In [157]:
import pandas as pd
import numpy as np
import warnings

data_path = '../data/competitive-data-science-predict-future-sales/'

warnings.filterwarnings(action='ignore')

sales_train = pd.read_csv(data_path + 'sales_train.csv')
shops = pd.read_csv(data_path + 'shops.csv')
items = pd.read_csv(data_path + 'items.csv')
item_categories = pd.read_csv(data_path + 'item_categories.csv')
test = pd.read_csv(data_path + 'test.csv')
submission = pd.read_csv(data_path + 'sample_submission.csv')

In [158]:
sales_train = sales_train.rename(columns={'date': '날짜',
                                          'date_block_num': '월ID',
                                          'shop_id': '상점ID',
                                          'item_id': '상품ID',
                                          'item_price': '판매가',
                                          'item_cnt_day': '판매량'})

shops = shops.rename(columns={'shop_name': '상점명',
                              'shop_id': '상점ID'})

items = items.rename(columns={'item_name': '상품명',
                              'item_id': '상품ID',
                              'item_category_id': '상품분류ID'})

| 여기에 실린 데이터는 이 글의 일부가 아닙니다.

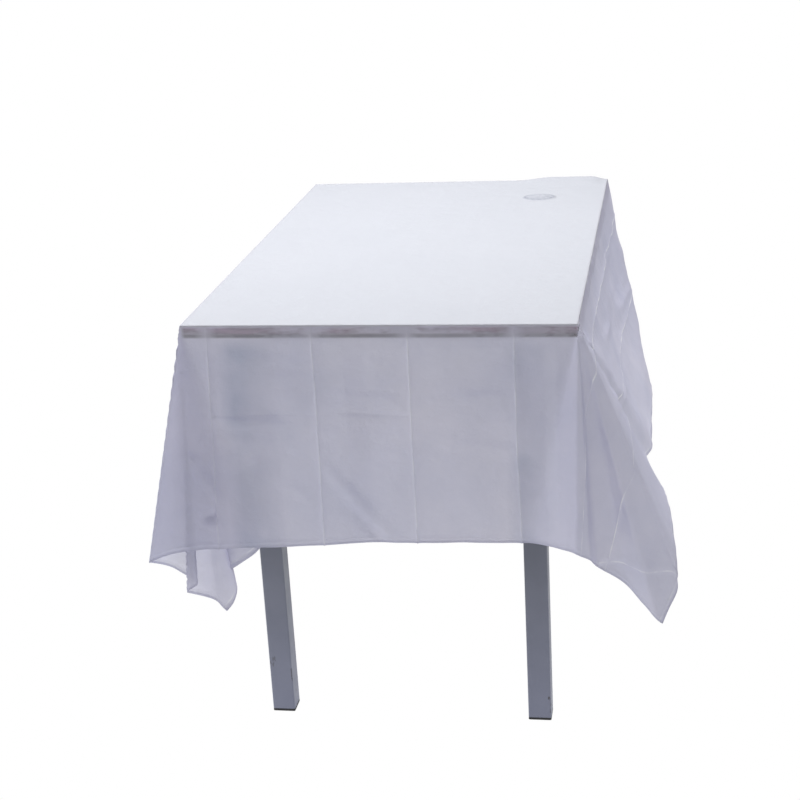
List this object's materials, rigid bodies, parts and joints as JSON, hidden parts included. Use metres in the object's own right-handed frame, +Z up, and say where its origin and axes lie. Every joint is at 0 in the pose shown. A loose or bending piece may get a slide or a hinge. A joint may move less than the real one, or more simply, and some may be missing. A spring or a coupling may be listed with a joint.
{
  "type": "tablecloth on a table",
  "caption": "Rectangular four-legged table under a thin translucent plastic film tablecloth that hangs down all sides and flares at the corners.",
  "frame": {"origin": "on the floor, under the middle of the whole object's bounding box, cloth included", "axes": "+Z up; +Y from the near short end of the table to the far one, along its length; +X to the right, seen from the near end"},
  "size_m": [0.846, 1.0922, 0.7238],
  "materials": {
    "film": "satin translucent plastic film",
    "laminate": "fine matt laminate",
    "chipboard": "raw chipboard",
    "edging": "satin edge banding",
    "painted_steel": "satin blue-grey powder coat",
    "black_plastic": "moulded matt",
    "zinc": "zinc plated"
  },
  "bodies": {
    "root": {"edge_band_front": "edging", "edge_band_left": "edging", "edge_band_rear": "edging", "edge_band_right": "edging", "foot_front_left": "black_plastic", "foot_front_right": "black_plastic", "foot_rear_left": "black_plastic", "foot_rear_right": "black_plastic", "leg_front_left": "painted_steel", "leg_front_right": "painted_steel", "leg_plate_front_left": "painted_steel", "leg_plate_front_right": "painted_steel", "leg_plate_rear_left": "painted_steel", "leg_plate_rear_right": "painted_steel", "leg_rear_left": "painted_steel", "leg_rear_right": "painted_steel", "plate_screw_front_left_1": "zinc", "plate_screw_front_left_2": "zinc", "plate_screw_front_left_3": "zinc", "plate_screw_front_left_4": "zinc", "plate_screw_front_right_1": "zinc", "plate_screw_front_right_2": "zinc", "plate_screw_front_right_3": "zinc", "plate_screw_front_right_4": "zinc", "plate_screw_rear_left_1": "zinc", "plate_screw_rear_left_2": "zinc", "plate_screw_rear_left_3": "zinc", "plate_screw_rear_left_4": "zinc", "plate_screw_rear_right_1": "zinc", "plate_screw_rear_right_2": "zinc", "plate_screw_rear_right_3": "zinc", "plate_screw_rear_right_4": "zinc", "rail_front": "painted_steel", "rail_left": "painted_steel", "rail_rear": "painted_steel", "rail_right": "painted_steel", "tablecloth": "film", "tabletop_backing": "laminate", "tabletop_core": "chipboard", "tabletop_laminate": "laminate"}
  },
  "joints": []
}
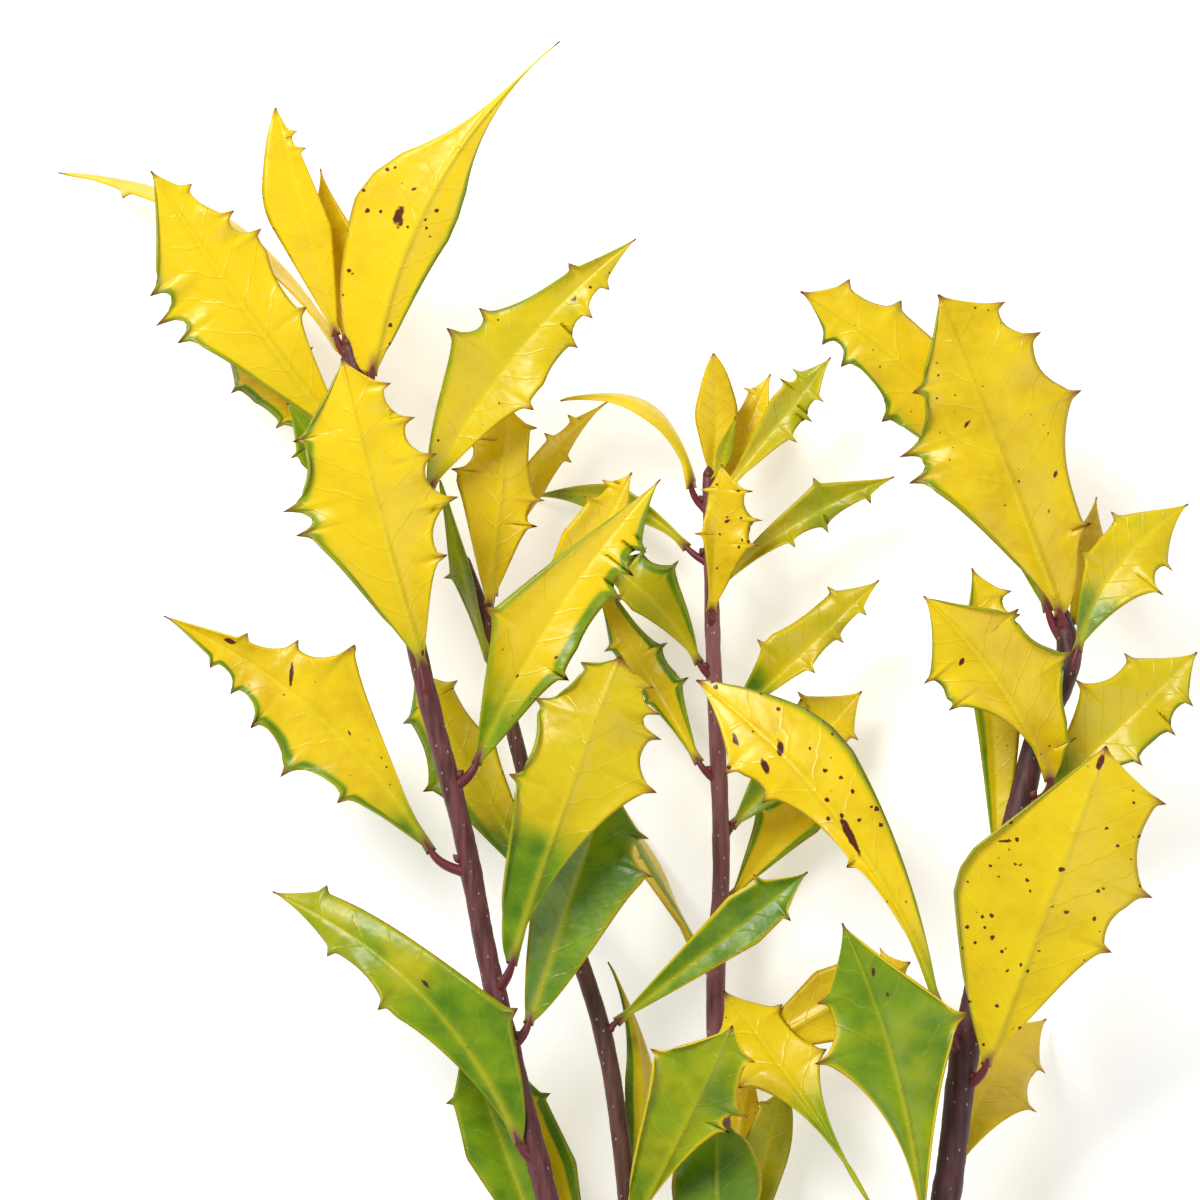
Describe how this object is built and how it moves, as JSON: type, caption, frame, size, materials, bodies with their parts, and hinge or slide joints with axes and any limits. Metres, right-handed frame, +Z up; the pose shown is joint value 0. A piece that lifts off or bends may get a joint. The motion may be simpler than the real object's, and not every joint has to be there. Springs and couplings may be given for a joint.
{
  "type": "cut holly branch",
  "caption": "Cut branch lying on its side: a short woody foot forks into leafy shoots with broad, lobed, spine-edged golden leaves.",
  "frame": {"origin": "under the middle of the bounding box, on the surface the branch lies on", "axes": "+Y along the branch from its cut end to its tips, +X to the right seen from above, +Z up"},
  "size_m": [0.2864, 0.5096, 0.078],
  "materials": {
    "bark": "smooth purple-brown bark",
    "leaves": "leathery, yellow with green patches"
  },
  "bodies": {
    "root": {"main_stem": "bark", "left_limb": "bark", "left_shoot_stalk": "bark", "right_limb": "bark", "left_shoot_lower_leaves": "leaves", "left_shoot_middle_leaves": "leaves", "left_shoot_top_leaves": "leaves", "second_shoot_lower_leaves": "leaves", "second_shoot_middle_leaves": "leaves", "second_shoot_top_leaves": "leaves", "third_shoot_lower_leaves": "leaves", "third_shoot_middle_leaves": "leaves", "third_shoot_top_leaves": "leaves", "right_shoot_lower_leaves": "leaves", "right_shoot_middle_leaves": "leaves", "right_shoot_top_leaves": "leaves"}
  },
  "joints": []
}
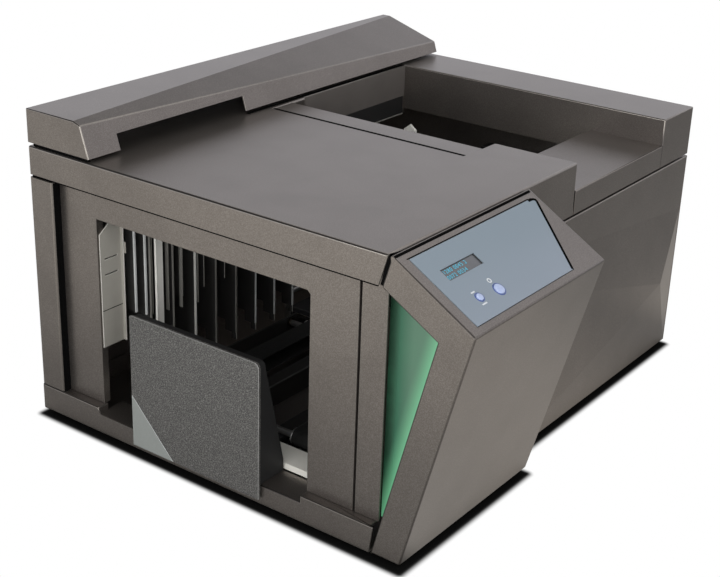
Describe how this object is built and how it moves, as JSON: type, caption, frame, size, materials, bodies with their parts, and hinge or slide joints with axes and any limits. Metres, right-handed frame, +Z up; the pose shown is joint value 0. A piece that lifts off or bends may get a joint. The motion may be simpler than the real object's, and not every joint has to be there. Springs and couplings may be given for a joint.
{
  "type": "thermal binding machine",
  "caption": "Desktop thermal binding machine in folded sheet steel: rear hopper, front window with a sliding output stop, raised hinged cover and a mitred control housing at the side.",
  "frame": {"origin": "centre of the outline's box, on the surface that the feet stand on", "axes": "+X to the control housing's side, +Y from the window to the rear, +Z up"},
  "size_m": [0.6164, 0.709, 0.3955],
  "materials": {
    "coat": "fine speckled bronze-grey powder coat",
    "dark_coat": "satin black paint",
    "overlay": "blue-grey film overlay",
    "display": "dark glossy display window",
    "light": "green lit diffuser",
    "key": "pale blue domed key",
    "texture": "black leather-grain texture",
    "corner": "plain grey",
    "black": "satin black",
    "pale_steel": "light grey",
    "steel": "bright steel",
    "plate": "plain machined",
    "white": "off-white",
    "rubber": "matte black",
    "board": "green circuit board"
  },
  "bodies": {
    "body": {"base_tray": "coat", "left_side_panel": "coat", "right_side_panel": "coat", "rear_panel": "coat", "front_panel": "coat", "right_pillar": "coat", "front_top_cover": "coat", "rear_top_cover": "coat", "hopper_front_guide": "coat", "front_hinge_bracket": "steel", "rear_hinge_bracket": "steel", "control_housing": "coat", "panel_overlay": "overlay", "display": "display", "control_board": "board", "light_panel": "light", "led_board": "board", "window_side_plate": "pale_steel", "left_separator_comb": "dark_coat", "right_separator_comb": "dark_coat", "white_guide_strip": "white", "left_transport_frame": "dark_coat", "right_transport_frame": "dark_coat", "front_left_bearing": "steel", "front_right_bearing": "steel", "rear_left_bearing": "steel", "rear_right_bearing": "steel", "left_transport_belt": "rubber", "right_transport_belt": "rubber", "output_floor": "white", "left_slide_guide": "dark_coat", "right_slide_guide": "dark_coat", "heater_plate": "plate", "heater_pad": "plate", "heater_tray": "dark_coat", "left_pusher_rail": "steel", "right_pusher_rail": "steel", "drive_motor": "dark_coat", "drive_belt": "rubber", "power_supply": "pale_steel", "fan_housing": "black", "power_inlet": "black", "rocker_frame": "black", "front_left_foot": "rubber", "front_right_foot": "rubber", "rear_left_foot": "rubber", "rear_right_foot": "rubber"},
    "raised_cover": {"raised_cover": "coat"},
    "output_stop": {"stop_front_plate": "texture", "stop_corner_panel": "corner", "stop_support": "black"},
    "start_button": {"start_button": "key"},
    "stop_button": {"stop_button": "key"},
    "hopper_pusher": {"hopper_pusher": "dark_coat", "pusher_handle": "white"},
    "rear_belt_shaft": {"rear_belt_shaft": "steel"},
    "front_belt_shaft": {"front_belt_shaft": "steel"},
    "motor_pulley": {"motor_pulley": "steel"},
    "fan_rotor": {"fan_rotor": "black"},
    "rocker_switch": {"rocker_switch": "black"}
  },
  "joints": [
    {"name": "raised_cover_hinge", "type": "hinge", "parent": "body", "child": "raised_cover", "pos_m": [-0.3002, 0.001, 0.363], "axis": [0, -1, 0], "range_deg": [0, 75]},
    {"name": "output_stop_slide", "type": "slide", "parent": "body", "child": "output_stop", "axis": [0, -1, 0], "range_m": [0, 0.15]},
    {"name": "start_button_press", "type": "slide", "parent": "body", "child": "start_button", "axis": [-0.5001, 0, -0.866], "range_m": [0, 0.0015], "stiffness_N_per_m": 600},
    {"name": "stop_button_press", "type": "slide", "parent": "body", "child": "stop_button", "axis": [-0.5001, 0, -0.866], "range_m": [0, 0.0015], "stiffness_N_per_m": 600},
    {"name": "hopper_pusher_slide", "type": "slide", "parent": "body", "child": "hopper_pusher", "axis": [0, -1, 0], "range_m": [0, 0.19]},
    {"name": "rear_belt_shaft_spin", "type": "hinge", "parent": "body", "child": "rear_belt_shaft", "pos_m": [-0.0507, -0.015, 0.046], "axis": [1, 0, 0], "continuous": true},
    {"name": "front_belt_shaft_spin", "type": "hinge", "parent": "body", "child": "front_belt_shaft", "pos_m": [-0.0507, -0.256, 0.046], "axis": [1, 0, 0], "continuous": true},
    {"name": "motor_pulley_spin", "type": "hinge", "parent": "body", "child": "motor_pulley", "pos_m": [0.1208, 0.091, 0.046], "axis": [1, 0, 0], "continuous": true},
    {"name": "fan_rotor_spin", "type": "hinge", "parent": "body", "child": "fan_rotor", "pos_m": [-0.0582, 0.3352, 0.19], "axis": [0, 1, 0], "continuous": true},
    {"name": "rocker_switch_tip", "type": "hinge", "parent": "body", "child": "rocker_switch", "pos_m": [0.0968, 0.349, 0.118], "axis": [-1, 0, 0], "range_deg": [0, 16]}
  ],
  "couplings": [
    {"joint": "front_belt_shaft_spin", "follows": "rear_belt_shaft_spin", "ratio": 1},
    {"joint": "motor_pulley_spin", "follows": "rear_belt_shaft_spin", "ratio": 2}
  ]
}
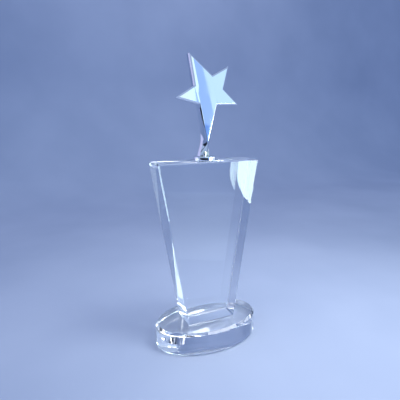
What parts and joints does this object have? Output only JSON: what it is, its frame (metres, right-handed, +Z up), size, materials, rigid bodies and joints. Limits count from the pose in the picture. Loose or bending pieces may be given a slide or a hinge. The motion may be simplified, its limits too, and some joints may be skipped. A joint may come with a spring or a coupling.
{
  "type": "star trophy",
  "caption": "Leaning five-pointed metal star on a round disc, standing on a tapered clear glass block with an oval glass base.",
  "frame": {"origin": "middle of the oval base's underside, on the surface the trophy stands on", "axes": "+Z up, +Y towards the back, so the trophy faces -Y; the base and column are widest along X"},
  "size_m": [0.095, 0.06, 0.2451],
  "materials": {
    "base_glass": "polished optical glass",
    "column_glass": "polished optical glass",
    "clear_adhesive": "clear cured adhesive",
    "disc_chrome": "turned and bright chrome plated",
    "screw_steel": "plain machined steel",
    "star_chrome": "polished and bright chrome plated"
  },
  "bodies": {
    "root": {"crystal_base": "base_glass", "column_bond": "clear_adhesive", "crystal_column": "column_glass", "disc_bond": "clear_adhesive", "mounting_disc": "disc_chrome", "star_screw": "screw_steel", "star_casting": "star_chrome"}
  },
  "joints": []
}
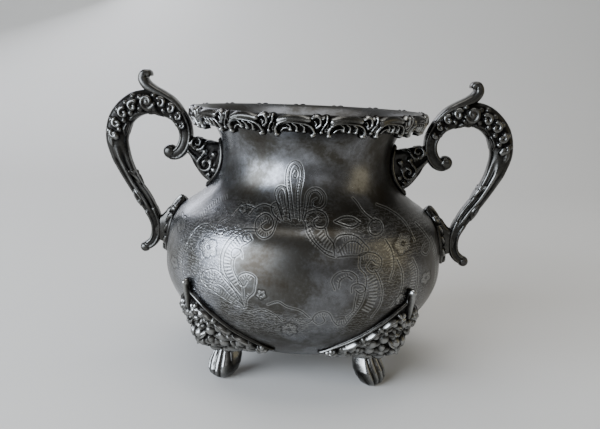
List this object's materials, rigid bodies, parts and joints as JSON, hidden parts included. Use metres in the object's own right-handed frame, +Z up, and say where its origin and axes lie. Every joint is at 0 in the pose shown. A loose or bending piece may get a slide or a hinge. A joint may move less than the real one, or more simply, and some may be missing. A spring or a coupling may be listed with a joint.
{
  "type": "sugar bowl",
  "caption": "Footed, two-handled sugar bowl of tarnished silver plate: bellied body, flared mouth with a cast floral border, scroll handles and leafy feet.",
  "frame": {"origin": "on the table, at the middle of the bowl's footprint", "axes": "+Z up; +X through the right-hand handle; -Y is the front, with the engraved shield"},
  "size_m": [0.186, 0.125, 0.1298],
  "materials": {
    "spun_body": "tarnished silver plate over spun Britannia metal, hand engraved, soft gloss",
    "cast_border": "cast and silver plated, dark tarnish in the hollows, rubbed high spots",
    "cast_handle": "cast and silver plated, nearly black tarnish, rubbed high spots",
    "cast_foot": "cast and silver plated, dark tarnish in the hollows, rubbed high spots"
  },
  "bodies": {
    "root": {"bowl_shell": "spun_body", "bottom_plate": "spun_body", "rim_border_front": "cast_border", "rim_border_right": "cast_border", "rim_border_back": "cast_border", "rim_border_left": "cast_border", "handle_right": "cast_handle", "handle_right_upper_bracket": "cast_handle", "handle_right_lower_mount": "cast_handle", "handle_left": "cast_handle", "handle_left_upper_bracket": "cast_handle", "handle_left_lower_mount": "cast_handle", "foot_front_right_leg": "cast_foot", "foot_front_right_apron": "cast_foot", "foot_front_left_leg": "cast_foot", "foot_front_left_apron": "cast_foot", "foot_back_right_leg": "cast_foot", "foot_back_right_apron": "cast_foot", "foot_back_left_leg": "cast_foot", "foot_back_left_apron": "cast_foot"}
  },
  "joints": []
}
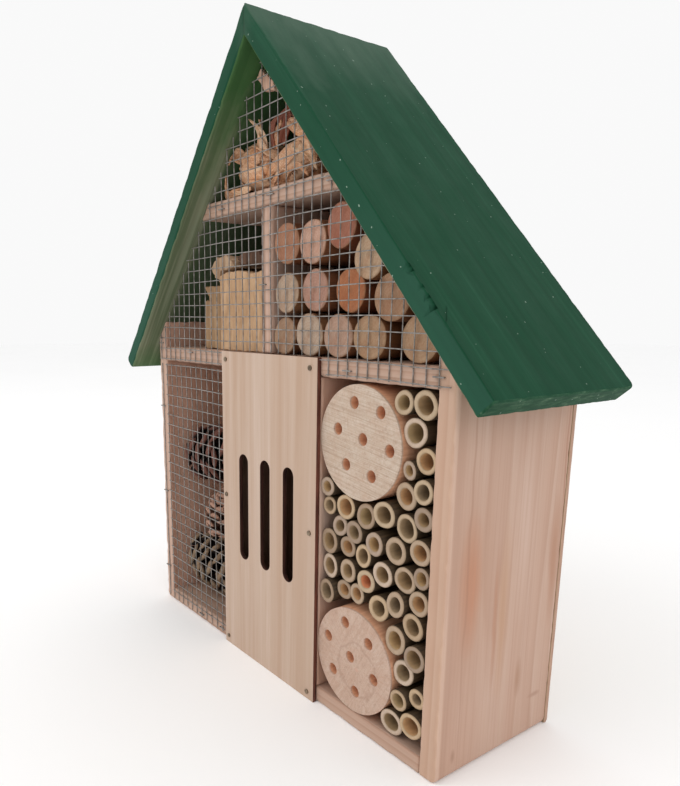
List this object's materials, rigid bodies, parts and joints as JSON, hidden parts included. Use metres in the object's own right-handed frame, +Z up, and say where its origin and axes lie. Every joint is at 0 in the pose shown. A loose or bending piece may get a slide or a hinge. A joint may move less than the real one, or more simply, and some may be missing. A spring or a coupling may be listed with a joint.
{
  "type": "insect hotel",
  "caption": "Gabled wooden insect hotel with green pitched roof, slotted butterfly panel, wire mesh fronts, drilled logs, bamboo tubes, cones and husk filling.",
  "frame": {"origin": "middle of the underside of the box, halfway between the outer wall faces and halfway through the wall depth", "axes": "+X to the right seen from the front, +Y to the back, +Z up"},
  "size_m": [0.3618, 0.1156, 0.404],
  "materials": {
    "frame_wood": "sanded bare softwood",
    "roof_paint": "satin green paint over wood",
    "plywood": "bare plywood, laser-cut dark edges",
    "mesh_wire": "dull galvanised wire",
    "nail_steel": "dull steel",
    "drilled_log": "sawn end grain",
    "pine_cone": "rough dark scales with paler tips",
    "sawn_wood": "pale split wood",
    "bark": "rough bark",
    "husk": "dry crumpled husk",
    "branch_wood": "sawn end grain with thin bark",
    "bamboo": "cut bamboo cane"
  },
  "bodies": {
    "root": {"left_wall": "frame_wood", "right_wall": "frame_wood", "floor_board": "frame_wood", "lower_shelf": "frame_wood", "upper_shelf": "frame_wood", "left_divider": "frame_wood", "right_divider": "frame_wood", "upper_divider": "frame_wood", "left_roof_board": "roof_paint", "right_roof_board": "roof_paint", "back_panel": "plywood", "butterfly_panel": "plywood", "upper_mesh": "mesh_wire", "lower_mesh": "mesh_wire", "mesh_staples": "mesh_wire", "panel_nails": "nail_steel", "roof_brads": "nail_steel", "ridge_brads": "nail_steel", "back_nails": "nail_steel", "hanger_plate": "nail_steel", "hanger_screws": "nail_steel", "upper_drilled_log": "drilled_log", "lower_drilled_log": "drilled_log", "upper_cone": "pine_cone", "middle_cone": "pine_cone", "lower_cone": "pine_cone", "wood_block": "sawn_wood", "split_block": "sawn_wood", "wood_chip": "sawn_wood", "bark_slab": "bark", "bark_strip": "bark", "bark_shreds": "bark", "husk_left": "husk", "husk_right": "husk", "log_1": "branch_wood", "log_2": "branch_wood", "log_3": "branch_wood", "log_4": "branch_wood", "log_5": "branch_wood", "log_6": "branch_wood", "log_7": "branch_wood", "log_8": "branch_wood", "log_9": "branch_wood", "log_10": "branch_wood", "log_11": "branch_wood", "log_12": "branch_wood", "log_13": "branch_wood", "tube_row_1": "bamboo", "tube_row_2": "bamboo", "tube_row_3": "bamboo", "tube_row_4": "bamboo", "tube_row_5": "bamboo", "tube_row_6": "bamboo", "tube_row_7": "bamboo", "tube_row_8": "bamboo", "tube_row_9": "bamboo", "tube_row_10": "bamboo", "tube_row_11": "bamboo", "tube_row_12": "bamboo"}
  },
  "joints": []
}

item_categories = item_categories.rename(columns={
    'item_category_name': '상품분류명',
    'item_category_id': '상품분류ID',
})

test = test.rename(columns={'shop_id': '상점ID',
                            'item_id': '상품ID'})

## BaseLine: lightgbm

#### 데이터 다운캐스팅

In [159]:
def downcast(df, verbose=True):
    start_mem = df.memory_usage().sum() / 1024 ** 2
    for col in df.columns:
        dtype_name = df[col].dtype.name
        if dtype_name == 'object':
            pass
        elif dtype_name == 'bool':
            df[col] = df[col].astype('int8')
        elif dtype_name.startswith('int') or (df[col].round() == df[col]).all():
            df[col] = pd.to_numeric(df[col], downcast='integer')
        else:
            df[col] = pd.to_numeric(df[col], downcast='float')

    end_mem = df.memory_usage().sum() / 1024 ** 2

    if verbose:
        print("{:.1f}% 압축됨".format(100 * (start_mem - end_mem) / start_mem))

    return df

In [160]:
all_df = [sales_train, shops, items, item_categories, test]
for df in all_df:
    df = downcast(df)

54.2% 압축됨
38.5% 압축됨
54.2% 압축됨
39.8% 압축됨
70.8% 압축됨


#### 원형 데이터 확보하기

In [161]:
from itertools import product

train = []

for i in sales_train['월ID'].unique():
    all_shop = sales_train.loc[sales_train['월ID'] == i, '상점ID'].unique()
    all_item = sales_train.loc[sales_train['월ID'] == i, '상품ID'].unique()
    train.append(np.array(list(product([i], all_shop, all_item))))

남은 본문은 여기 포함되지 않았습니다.